The deal of a lifetime …
Here’s a question that more of us should know the answer. How much water can you get for $1?
With a submersible water system, it’s easy to figure out. We just need to know 3 things:
- The GPM delivered by the pump
- The power consumption of the motor turning that pump
- The price of electricity.
For our example, we’ll use the most common unit in the United States, a ½ horsepower, 10 GPM pump. We can ignore whether its 2- or 3-wire, since the power consumption is identical for both units.
From page 13 of the Franklin Electic AIM Manual, the power consumption of a ½ hp motor is 0.96 kilowatts. But, we pay for electricity in terms of kilowatt-hours. That is, the number of kilowatts used multiplied by the number of hours we used those kilowatts. So, if we run that ½ pump for 1 hour, we’ll consume 0.96 kilowatt-hours (0.96 kilowatts x 1 hour).
According to the latest figures from the US Department of Energy, the average retail price of electricity in the US is 9.7 cents per kilowatt-hour. For the sake of keeping the math simple, we’ll just round that to 10 cents.
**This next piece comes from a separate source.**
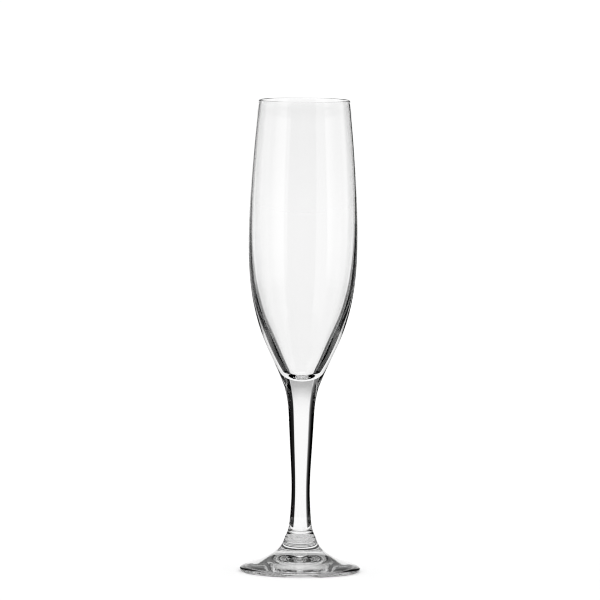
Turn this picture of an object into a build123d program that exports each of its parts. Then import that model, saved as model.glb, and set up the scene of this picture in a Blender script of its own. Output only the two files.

So, putting it all together, if we run that pump for 1 hour, we’ll pay:
0.96 kilowatt-hours x 10 cents = 9.6 cents
To get to $1, we would need run the pump about 10.4 hours, or 624 minutes (10.4 hours x 60 minutes in an hour). With our 10 GPM pump, that would mean 6,240 gallons for a dollar.
So, for $1, we provided over 6000 gallons of water. A pretty good deal, huh?